As I showed in The Globe Puffs Up Another Dubious “Science of Reading” Program, tBF has underwritten efforts to privatize K-12 education in Massachusetts, including investing $2,660,000 in pro-charters Families for Excellent Schools from 2014-2017, as FES prepped for the 2016 charter schools ballot question. tBF continues to fund privatization fronts. Its FY 2023 990 shows $127,000 going to Educators for Excellence, $15,000 to Massachusetts Business Alliance for Education, $85,000 to Massachusetts Charter Public School Association, Inc., and $70,000 to Education Reform Now (DFER).

We don’t know if tBF funds JCL out of a general fund or a donor advised fund (DAF), a vehicle in which a donor may contribute to a DAF under tBF’s management, reap the tax benefits, and then direct where the money goes without it being attributed to that specific donor.

In my book Dark Money and the Politics of School Privatization I recount how Rupert Murdoch donated at least $1,000,000 to Democrats for Education Reform. Murdoch didn’t care about Democrats, but he did care that DFER was campaigning to expand charter schools in  New York. Murdoch didn’t care about kids, but he did care that he had bought an education technology company that he hoped would profit from changes in New York City. Murdoch estimated education as a $500 billion market nationally. The Globe reports that the defendants in the consumer protection suit “made at least $1.6 billion in sales in the 2010s.” That would be a tempting market. The defendants will be laser-focused to defend their share of that market, too.

People who care about K-12 education (rather than business profits) should be laser-focused on who is behind the push to get the “right curriculum” for Massachusetts schools, and exactly what that “right curriculum” might look like. That road currently ends in a blind alley outside of the Boston Foundation.

The unwillingness of the media to follow the money confers great benefit on wealthy individuals and families. The organizations they fund through their foundations, even if transparently phony like National Parents Union, are taken at face value and accorded respect. For example, in The Globe Puffs Up Another Dubious “Science of Reading” Program I noted that the One8 Foundation funded “research” into a science of reading program the Globe was pushing. The paper did not inform readers that One8’s wealthy principals have been tied to school privatization and anti-teachers union campaigns since at least 2009.

Even if the Boston Foundation had been disclosed as the funder behind the suit, tBF and other foundations are presented as presumptively public spirited. I argue that insofar as they fund interest groups and, in some cases, create these interest groups, that the identities and interests of the funders themselves are fair game. Time and again we’ve seen the Globe’s reporting (and op-eds and columns like a recent one by Marcela García I’ll eventually get to) advocate against democratic processes on K-12 policy.
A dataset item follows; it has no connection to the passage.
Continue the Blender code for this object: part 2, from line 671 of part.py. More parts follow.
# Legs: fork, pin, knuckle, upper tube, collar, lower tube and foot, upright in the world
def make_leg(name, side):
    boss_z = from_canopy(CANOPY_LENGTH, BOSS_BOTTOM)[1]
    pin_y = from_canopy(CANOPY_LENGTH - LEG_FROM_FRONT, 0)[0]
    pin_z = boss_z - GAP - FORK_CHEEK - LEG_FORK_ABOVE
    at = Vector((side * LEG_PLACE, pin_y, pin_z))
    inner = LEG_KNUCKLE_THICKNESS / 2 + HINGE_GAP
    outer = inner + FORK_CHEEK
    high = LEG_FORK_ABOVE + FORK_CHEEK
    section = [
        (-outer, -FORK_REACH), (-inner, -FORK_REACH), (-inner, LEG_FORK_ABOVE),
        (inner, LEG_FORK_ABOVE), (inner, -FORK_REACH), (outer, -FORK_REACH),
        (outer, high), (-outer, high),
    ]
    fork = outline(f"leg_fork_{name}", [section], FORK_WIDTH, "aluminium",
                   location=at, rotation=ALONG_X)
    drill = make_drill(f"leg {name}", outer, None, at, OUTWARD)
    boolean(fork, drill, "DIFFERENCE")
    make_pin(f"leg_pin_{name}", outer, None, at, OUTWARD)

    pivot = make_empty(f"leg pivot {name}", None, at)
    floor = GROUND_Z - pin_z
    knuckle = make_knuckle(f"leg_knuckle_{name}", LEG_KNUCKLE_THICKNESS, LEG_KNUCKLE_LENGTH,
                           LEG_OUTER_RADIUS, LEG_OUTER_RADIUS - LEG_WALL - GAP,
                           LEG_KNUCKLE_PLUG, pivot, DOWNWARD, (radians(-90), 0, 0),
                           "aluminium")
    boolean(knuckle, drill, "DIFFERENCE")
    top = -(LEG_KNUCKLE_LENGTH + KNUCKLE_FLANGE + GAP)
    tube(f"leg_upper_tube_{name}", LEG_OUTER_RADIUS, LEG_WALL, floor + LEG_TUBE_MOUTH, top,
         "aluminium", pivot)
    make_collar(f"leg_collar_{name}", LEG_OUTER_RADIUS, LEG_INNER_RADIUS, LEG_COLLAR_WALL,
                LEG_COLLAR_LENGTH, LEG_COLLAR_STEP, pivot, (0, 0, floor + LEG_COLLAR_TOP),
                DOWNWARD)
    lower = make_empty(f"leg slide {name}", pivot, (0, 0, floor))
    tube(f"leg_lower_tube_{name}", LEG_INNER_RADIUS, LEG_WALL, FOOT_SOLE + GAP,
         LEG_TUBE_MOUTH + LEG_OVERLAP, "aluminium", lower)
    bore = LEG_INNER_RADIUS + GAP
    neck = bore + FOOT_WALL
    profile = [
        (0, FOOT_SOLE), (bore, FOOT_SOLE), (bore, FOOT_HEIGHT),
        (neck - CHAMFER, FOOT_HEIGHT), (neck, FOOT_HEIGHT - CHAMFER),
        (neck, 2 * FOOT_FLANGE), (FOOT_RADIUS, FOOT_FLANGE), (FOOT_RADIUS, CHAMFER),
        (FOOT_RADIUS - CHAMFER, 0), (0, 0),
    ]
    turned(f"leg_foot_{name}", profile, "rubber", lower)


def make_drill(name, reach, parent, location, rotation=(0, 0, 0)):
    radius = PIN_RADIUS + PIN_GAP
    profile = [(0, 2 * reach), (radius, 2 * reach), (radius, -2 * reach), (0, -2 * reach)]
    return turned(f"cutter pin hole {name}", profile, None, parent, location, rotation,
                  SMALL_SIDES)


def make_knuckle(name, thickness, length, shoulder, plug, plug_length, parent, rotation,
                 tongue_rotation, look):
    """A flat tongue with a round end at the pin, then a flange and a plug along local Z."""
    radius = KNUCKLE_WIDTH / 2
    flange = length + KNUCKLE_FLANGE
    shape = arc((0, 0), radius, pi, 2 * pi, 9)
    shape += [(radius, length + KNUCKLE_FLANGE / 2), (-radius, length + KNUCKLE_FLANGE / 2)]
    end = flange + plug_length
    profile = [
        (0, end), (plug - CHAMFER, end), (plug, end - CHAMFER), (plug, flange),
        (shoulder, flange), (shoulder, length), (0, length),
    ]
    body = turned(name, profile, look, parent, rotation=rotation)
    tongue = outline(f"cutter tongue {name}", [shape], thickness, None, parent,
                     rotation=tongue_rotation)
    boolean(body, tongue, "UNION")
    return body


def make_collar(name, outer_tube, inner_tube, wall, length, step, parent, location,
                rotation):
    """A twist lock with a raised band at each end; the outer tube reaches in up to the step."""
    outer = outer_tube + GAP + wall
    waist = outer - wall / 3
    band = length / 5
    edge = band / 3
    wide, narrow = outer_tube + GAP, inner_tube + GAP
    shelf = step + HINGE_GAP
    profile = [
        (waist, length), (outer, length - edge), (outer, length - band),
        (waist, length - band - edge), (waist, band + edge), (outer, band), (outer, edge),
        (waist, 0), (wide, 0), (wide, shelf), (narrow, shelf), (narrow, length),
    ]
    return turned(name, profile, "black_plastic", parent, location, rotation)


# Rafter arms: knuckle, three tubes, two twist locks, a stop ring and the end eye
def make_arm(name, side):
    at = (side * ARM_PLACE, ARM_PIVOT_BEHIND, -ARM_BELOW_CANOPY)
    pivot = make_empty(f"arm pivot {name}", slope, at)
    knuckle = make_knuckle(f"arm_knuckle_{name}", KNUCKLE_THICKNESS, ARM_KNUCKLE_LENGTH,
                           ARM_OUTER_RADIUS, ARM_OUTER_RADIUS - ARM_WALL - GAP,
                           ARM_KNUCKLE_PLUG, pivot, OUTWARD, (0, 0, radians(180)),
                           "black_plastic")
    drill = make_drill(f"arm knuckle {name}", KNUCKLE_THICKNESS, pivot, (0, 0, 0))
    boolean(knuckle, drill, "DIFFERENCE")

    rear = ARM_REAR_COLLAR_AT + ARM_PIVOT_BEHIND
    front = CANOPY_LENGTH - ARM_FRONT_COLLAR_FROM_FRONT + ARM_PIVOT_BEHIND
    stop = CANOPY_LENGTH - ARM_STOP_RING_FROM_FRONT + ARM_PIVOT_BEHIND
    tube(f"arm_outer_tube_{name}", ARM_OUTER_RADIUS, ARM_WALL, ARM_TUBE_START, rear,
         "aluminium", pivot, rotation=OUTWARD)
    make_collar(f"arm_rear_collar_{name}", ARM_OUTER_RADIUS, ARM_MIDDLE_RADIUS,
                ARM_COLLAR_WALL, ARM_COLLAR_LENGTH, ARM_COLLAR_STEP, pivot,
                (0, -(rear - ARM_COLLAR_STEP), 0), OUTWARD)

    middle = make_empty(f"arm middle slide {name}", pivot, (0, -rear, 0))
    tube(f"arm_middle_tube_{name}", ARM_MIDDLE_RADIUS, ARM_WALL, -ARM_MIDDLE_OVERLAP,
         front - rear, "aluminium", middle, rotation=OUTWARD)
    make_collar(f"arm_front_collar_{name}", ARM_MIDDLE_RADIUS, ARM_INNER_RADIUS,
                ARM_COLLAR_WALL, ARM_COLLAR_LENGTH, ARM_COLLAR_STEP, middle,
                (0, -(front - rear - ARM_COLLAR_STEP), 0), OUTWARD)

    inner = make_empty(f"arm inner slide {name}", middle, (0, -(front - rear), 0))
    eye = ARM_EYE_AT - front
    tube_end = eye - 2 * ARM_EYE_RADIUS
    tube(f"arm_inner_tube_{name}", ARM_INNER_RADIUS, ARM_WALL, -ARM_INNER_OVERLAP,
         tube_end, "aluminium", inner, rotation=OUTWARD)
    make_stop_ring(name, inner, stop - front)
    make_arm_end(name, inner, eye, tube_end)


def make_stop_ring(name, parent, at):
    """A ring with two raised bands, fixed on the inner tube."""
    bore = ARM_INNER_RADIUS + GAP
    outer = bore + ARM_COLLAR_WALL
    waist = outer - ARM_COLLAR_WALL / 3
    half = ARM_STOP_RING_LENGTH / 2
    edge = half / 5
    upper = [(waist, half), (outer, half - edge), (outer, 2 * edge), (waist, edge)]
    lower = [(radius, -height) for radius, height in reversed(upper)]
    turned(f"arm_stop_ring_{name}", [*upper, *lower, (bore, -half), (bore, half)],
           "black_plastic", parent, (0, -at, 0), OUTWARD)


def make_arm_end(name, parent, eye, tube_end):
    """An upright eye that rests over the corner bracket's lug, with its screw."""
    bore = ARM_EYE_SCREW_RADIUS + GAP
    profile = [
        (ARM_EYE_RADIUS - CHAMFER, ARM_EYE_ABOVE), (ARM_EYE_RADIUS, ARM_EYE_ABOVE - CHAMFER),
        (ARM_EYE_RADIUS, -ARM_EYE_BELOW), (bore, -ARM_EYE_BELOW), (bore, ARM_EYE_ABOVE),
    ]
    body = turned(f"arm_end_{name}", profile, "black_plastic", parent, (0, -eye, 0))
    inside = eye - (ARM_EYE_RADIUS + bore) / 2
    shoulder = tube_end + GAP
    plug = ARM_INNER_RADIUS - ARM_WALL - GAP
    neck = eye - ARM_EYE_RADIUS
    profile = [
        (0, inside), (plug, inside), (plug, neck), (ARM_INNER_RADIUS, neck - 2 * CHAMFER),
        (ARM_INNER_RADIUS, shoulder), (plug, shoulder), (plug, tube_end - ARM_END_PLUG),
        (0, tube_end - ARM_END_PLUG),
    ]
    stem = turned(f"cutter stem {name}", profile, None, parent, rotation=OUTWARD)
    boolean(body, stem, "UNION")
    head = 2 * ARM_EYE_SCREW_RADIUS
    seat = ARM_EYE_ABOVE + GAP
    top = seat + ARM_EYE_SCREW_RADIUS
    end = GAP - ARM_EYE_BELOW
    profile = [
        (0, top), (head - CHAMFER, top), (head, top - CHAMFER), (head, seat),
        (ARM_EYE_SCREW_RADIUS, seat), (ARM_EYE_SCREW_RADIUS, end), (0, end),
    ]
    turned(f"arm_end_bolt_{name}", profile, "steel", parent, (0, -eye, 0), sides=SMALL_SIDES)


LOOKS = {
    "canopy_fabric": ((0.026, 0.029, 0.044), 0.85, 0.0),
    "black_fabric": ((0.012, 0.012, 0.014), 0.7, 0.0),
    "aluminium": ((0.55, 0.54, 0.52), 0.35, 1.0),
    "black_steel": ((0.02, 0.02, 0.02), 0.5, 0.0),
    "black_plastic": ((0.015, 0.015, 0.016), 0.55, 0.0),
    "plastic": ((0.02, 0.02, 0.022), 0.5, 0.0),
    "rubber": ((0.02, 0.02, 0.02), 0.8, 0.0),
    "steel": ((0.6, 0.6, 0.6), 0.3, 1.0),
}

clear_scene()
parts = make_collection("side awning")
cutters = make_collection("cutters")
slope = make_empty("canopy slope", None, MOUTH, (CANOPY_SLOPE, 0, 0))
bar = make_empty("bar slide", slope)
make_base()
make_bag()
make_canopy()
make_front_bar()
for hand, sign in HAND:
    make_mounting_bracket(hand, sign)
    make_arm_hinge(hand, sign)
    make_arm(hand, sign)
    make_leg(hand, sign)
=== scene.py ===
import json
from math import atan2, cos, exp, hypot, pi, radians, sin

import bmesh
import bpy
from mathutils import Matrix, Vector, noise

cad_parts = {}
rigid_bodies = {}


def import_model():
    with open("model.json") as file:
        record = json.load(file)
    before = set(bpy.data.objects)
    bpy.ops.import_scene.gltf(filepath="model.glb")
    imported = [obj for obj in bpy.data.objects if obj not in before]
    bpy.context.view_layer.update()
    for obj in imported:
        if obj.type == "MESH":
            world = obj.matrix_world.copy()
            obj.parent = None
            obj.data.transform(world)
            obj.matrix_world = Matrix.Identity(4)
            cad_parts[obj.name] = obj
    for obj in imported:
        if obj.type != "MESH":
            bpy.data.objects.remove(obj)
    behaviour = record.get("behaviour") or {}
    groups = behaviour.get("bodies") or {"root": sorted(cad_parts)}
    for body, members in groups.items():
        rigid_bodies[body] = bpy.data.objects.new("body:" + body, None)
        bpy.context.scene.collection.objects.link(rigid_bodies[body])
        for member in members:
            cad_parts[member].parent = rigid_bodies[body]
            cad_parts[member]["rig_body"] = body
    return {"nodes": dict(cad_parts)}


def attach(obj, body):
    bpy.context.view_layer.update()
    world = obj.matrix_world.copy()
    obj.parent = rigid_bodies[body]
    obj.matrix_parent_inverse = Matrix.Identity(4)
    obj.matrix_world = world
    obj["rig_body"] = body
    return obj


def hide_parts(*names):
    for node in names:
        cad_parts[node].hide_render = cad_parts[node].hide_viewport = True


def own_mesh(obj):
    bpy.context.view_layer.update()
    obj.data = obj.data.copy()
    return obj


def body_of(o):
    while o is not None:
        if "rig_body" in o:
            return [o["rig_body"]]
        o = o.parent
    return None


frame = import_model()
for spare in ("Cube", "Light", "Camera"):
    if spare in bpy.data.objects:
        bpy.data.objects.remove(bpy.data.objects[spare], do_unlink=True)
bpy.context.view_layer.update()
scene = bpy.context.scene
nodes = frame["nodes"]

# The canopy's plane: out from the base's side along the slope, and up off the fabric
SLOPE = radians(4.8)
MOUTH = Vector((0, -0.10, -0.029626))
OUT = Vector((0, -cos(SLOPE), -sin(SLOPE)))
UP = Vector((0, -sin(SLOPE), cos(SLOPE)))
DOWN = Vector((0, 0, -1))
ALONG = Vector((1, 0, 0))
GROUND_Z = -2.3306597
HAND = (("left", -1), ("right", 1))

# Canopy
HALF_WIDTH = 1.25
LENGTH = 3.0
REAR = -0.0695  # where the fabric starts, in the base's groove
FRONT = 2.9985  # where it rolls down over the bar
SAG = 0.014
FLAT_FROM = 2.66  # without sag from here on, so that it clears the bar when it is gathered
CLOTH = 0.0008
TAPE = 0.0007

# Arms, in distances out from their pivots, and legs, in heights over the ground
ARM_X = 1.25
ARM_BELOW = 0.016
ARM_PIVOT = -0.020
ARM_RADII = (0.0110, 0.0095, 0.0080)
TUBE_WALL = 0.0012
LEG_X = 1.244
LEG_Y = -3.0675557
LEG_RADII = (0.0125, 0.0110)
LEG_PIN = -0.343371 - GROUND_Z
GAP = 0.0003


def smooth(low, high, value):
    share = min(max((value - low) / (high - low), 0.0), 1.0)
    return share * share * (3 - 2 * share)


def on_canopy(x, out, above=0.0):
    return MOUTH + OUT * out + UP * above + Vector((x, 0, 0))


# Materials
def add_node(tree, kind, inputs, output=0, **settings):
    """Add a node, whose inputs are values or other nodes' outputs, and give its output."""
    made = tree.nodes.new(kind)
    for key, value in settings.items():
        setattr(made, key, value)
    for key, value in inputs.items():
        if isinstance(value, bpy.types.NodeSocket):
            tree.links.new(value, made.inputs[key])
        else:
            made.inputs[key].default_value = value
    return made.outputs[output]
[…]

Unstated is that if democratically accountable control recedes the power would gravitate toward  unaccountable wealthy interests such as tBF, the Walton family of Arkansas, Amos Hostetter of the Barr Foundation in Boston (which also funds the Globe‘s education reporting), and the funders of One8, among others.

tBF is a well-established, historical, rich, and powerful institution. As Robert Reich wrote in Just Giving: Why Philanthropy Is Failing Democracy and How It Can Do Better, “philanthropy”—for good or not-so-good—amplifies the voices of the rich and powerful. tBF engages in efforts to frame public policy. It should be covered like any other interest. Whatever happened to speaking truth to power?
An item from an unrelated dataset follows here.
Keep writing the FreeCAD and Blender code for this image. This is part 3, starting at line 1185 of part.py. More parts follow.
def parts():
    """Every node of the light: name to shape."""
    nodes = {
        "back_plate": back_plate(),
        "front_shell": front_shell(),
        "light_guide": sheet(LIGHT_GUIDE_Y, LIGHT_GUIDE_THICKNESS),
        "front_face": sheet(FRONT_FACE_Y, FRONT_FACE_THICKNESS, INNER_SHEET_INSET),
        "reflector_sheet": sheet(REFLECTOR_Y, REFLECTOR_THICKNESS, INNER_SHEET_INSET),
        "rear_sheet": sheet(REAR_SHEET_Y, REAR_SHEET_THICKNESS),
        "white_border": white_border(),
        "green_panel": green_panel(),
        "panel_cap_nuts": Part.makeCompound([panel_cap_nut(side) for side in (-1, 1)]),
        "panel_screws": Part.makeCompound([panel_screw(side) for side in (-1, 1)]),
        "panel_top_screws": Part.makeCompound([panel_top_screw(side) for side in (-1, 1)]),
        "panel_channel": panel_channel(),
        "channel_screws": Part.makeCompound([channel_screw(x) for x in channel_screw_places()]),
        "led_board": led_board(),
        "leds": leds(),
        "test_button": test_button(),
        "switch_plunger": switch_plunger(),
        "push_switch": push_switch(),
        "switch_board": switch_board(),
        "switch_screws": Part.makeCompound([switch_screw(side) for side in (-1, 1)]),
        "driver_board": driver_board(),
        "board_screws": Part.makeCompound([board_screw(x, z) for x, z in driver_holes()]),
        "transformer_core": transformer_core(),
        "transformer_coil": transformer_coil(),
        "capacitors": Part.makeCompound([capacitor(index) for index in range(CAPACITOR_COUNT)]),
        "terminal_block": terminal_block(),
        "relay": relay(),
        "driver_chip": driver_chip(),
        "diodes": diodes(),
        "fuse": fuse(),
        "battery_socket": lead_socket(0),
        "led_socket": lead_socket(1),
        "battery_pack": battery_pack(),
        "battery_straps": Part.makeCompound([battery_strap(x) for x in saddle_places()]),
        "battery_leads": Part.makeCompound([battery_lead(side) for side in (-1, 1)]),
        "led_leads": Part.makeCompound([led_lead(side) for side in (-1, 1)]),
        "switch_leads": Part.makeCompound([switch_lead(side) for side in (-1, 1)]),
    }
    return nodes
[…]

Money never sleeps. Follow the money.

“One thing big money typically lacks is credibility, which is why those who deploy it work so hard to cover their tracks.”—Jacob Hacker and Paul Pierson

[Full disclosure: as a (now retired) educator in the UMass system, I am a union member. I write about dark money, democracy, and oligarchy. My book, Dark Money and the Politics of School Privatization, is in print.]